Scan the lines below; pull out those with "joints".

== GIVEN MATERIAL ==

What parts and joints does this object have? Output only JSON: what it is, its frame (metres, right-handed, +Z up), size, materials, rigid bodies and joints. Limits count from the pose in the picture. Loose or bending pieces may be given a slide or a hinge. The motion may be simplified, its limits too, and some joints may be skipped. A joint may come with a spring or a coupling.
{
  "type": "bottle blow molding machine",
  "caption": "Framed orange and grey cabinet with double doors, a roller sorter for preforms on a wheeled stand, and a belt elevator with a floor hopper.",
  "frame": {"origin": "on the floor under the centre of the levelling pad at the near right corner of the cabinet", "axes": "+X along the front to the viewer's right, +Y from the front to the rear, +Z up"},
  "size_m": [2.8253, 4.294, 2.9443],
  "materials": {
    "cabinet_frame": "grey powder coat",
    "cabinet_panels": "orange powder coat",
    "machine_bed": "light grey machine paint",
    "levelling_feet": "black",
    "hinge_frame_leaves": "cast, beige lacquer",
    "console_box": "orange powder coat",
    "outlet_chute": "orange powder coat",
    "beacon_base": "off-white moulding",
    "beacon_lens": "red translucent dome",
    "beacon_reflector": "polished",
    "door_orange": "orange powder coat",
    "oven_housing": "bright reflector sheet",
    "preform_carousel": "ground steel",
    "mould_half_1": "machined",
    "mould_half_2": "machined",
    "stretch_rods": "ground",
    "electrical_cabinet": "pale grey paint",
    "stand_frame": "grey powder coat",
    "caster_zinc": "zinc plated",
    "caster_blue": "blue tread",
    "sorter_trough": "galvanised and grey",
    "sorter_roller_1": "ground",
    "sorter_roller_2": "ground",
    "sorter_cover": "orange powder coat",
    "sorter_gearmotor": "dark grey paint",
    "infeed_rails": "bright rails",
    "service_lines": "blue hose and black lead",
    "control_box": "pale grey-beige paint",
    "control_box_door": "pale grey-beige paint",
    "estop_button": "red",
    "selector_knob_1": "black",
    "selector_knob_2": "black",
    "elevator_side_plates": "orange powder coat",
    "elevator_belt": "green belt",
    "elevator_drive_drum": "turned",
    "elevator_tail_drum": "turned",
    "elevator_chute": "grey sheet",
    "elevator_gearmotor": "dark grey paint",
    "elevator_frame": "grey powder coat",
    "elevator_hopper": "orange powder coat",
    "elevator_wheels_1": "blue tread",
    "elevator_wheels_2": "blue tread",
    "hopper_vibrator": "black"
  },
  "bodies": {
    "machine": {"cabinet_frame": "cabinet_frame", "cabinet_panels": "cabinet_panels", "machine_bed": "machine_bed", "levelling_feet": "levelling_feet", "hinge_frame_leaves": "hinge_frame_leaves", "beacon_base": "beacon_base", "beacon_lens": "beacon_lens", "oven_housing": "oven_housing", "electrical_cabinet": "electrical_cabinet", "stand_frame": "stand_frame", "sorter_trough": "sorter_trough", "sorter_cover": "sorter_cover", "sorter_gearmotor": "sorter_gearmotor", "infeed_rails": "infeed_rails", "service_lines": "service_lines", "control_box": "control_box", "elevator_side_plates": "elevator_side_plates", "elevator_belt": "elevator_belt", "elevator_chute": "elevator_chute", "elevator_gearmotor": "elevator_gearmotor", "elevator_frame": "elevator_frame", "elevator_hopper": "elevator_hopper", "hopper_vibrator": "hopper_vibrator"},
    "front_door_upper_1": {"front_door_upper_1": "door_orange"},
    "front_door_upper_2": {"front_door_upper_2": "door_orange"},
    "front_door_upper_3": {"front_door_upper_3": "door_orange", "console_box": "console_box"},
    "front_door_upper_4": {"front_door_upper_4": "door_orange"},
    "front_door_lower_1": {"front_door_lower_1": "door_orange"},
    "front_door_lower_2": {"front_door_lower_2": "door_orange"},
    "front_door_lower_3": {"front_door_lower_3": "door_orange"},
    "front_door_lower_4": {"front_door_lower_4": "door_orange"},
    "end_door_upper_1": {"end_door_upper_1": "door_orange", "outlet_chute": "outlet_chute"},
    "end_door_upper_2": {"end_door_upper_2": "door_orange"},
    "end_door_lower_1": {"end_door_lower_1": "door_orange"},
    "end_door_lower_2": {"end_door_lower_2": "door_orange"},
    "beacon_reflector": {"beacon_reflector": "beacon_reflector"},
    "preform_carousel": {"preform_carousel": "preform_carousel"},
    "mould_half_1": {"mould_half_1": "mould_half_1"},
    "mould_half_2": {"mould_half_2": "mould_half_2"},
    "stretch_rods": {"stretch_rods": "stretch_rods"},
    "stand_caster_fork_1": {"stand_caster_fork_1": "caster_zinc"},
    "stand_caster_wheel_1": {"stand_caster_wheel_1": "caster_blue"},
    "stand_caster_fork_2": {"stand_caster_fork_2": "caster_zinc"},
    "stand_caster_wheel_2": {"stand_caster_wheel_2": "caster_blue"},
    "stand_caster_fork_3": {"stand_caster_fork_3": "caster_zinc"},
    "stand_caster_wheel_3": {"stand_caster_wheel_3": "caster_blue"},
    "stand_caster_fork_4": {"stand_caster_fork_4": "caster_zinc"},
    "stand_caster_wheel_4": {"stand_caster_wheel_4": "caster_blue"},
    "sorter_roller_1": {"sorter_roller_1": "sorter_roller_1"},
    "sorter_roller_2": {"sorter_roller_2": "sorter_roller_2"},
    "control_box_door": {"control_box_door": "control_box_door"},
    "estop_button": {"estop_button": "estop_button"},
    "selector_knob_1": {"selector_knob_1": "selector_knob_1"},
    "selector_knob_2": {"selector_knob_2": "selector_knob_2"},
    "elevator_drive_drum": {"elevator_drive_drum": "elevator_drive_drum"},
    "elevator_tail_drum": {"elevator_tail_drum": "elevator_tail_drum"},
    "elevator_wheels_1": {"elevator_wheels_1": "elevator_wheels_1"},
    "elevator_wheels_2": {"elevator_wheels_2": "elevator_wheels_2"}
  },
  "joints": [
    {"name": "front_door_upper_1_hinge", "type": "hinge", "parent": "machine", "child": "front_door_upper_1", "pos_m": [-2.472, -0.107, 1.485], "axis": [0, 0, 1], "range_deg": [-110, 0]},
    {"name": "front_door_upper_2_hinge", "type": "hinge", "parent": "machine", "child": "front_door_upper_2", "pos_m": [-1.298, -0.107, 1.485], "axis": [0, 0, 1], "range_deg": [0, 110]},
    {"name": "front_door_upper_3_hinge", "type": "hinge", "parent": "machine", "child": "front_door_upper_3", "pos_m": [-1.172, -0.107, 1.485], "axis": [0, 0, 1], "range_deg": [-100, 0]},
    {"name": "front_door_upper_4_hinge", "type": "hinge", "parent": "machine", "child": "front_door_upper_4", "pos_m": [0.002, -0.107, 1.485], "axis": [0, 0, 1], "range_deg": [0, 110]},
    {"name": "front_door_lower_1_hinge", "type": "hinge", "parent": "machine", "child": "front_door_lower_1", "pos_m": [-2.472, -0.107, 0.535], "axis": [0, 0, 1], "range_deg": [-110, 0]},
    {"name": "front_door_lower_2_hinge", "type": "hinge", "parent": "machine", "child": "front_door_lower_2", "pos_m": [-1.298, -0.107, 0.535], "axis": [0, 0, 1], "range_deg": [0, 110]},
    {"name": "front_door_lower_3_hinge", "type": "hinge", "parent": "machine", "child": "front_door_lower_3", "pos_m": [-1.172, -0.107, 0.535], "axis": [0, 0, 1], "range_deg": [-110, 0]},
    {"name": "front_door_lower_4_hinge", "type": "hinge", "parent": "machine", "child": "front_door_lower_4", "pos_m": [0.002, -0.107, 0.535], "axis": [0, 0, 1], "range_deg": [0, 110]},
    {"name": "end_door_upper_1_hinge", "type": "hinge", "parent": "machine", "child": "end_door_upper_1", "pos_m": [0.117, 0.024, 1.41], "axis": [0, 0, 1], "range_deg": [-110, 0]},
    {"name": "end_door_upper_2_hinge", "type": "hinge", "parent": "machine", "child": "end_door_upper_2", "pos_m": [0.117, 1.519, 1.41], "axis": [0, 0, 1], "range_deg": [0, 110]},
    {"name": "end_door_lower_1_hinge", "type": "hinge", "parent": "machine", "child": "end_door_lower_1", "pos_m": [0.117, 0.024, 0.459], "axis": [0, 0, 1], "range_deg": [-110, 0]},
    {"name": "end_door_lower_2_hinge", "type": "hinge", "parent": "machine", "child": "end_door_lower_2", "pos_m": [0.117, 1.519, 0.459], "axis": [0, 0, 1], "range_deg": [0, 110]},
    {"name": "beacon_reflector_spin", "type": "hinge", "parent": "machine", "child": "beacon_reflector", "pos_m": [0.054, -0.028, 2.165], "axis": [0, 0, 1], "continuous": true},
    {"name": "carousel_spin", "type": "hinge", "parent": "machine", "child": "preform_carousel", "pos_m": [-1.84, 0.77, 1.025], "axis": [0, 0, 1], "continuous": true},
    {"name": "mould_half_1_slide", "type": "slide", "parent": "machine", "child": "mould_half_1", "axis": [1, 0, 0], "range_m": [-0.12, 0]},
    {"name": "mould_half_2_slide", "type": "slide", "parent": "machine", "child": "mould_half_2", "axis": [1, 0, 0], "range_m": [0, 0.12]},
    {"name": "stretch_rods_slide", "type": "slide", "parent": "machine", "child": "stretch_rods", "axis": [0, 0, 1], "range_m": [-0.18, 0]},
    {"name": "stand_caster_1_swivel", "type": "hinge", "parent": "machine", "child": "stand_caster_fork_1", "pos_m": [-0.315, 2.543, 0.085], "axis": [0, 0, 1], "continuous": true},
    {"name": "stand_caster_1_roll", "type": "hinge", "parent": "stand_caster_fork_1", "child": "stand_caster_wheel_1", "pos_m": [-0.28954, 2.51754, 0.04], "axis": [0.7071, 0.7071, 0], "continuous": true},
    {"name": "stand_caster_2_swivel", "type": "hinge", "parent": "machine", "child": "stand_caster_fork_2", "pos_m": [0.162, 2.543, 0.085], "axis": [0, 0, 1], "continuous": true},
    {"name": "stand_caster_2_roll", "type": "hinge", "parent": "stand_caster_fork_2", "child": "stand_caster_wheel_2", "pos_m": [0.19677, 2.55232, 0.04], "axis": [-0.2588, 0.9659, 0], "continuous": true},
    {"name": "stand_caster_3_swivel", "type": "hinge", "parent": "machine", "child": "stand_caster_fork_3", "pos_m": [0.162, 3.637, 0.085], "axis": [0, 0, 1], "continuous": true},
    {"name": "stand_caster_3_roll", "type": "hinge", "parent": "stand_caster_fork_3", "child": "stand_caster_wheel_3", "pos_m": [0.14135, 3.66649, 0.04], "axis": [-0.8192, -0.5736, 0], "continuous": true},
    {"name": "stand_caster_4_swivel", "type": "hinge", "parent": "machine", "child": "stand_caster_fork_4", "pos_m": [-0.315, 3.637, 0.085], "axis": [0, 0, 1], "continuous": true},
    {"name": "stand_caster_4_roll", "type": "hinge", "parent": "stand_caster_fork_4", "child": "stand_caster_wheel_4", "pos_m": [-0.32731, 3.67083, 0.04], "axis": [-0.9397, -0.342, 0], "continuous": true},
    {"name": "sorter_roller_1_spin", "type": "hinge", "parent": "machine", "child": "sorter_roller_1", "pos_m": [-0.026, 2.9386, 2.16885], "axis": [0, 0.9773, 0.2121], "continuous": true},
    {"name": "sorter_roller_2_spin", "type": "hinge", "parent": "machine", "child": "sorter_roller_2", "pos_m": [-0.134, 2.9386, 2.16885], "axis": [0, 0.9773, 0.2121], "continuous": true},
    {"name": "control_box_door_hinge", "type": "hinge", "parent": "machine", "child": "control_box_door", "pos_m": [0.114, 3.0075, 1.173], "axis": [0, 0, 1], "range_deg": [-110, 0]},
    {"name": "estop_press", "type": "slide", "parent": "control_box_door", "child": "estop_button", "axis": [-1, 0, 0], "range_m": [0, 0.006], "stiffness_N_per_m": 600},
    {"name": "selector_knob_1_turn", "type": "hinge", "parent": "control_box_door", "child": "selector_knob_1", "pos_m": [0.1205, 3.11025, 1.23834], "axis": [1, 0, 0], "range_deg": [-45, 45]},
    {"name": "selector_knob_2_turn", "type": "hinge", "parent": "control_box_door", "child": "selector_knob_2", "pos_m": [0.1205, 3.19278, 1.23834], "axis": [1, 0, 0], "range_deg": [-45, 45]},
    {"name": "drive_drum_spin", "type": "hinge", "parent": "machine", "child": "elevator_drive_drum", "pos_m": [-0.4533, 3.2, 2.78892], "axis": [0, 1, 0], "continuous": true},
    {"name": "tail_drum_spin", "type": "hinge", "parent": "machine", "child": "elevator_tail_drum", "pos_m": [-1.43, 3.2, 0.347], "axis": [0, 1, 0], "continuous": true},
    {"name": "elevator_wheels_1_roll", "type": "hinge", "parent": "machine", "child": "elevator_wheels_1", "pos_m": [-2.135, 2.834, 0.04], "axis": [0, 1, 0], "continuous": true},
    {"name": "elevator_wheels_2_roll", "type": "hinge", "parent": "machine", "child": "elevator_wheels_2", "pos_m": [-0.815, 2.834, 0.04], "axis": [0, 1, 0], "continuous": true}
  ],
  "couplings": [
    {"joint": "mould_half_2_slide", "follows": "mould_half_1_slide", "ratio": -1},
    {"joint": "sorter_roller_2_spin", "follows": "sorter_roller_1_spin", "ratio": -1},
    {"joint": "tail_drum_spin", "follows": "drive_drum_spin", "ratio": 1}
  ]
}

===

**CORRECT OUTPUT**
What parts and joints does this object have? Output only JSON: what it is, its frame (metres, right-handed, +Z up), size, materials, rigid bodies and joints. Limits count from the pose in the picture. Loose or bending pieces may be given a slide or a hinge. The motion may be simplified, its limits too, and some joints may be skipped. A joint may come with a spring or a coupling.
  "joints": [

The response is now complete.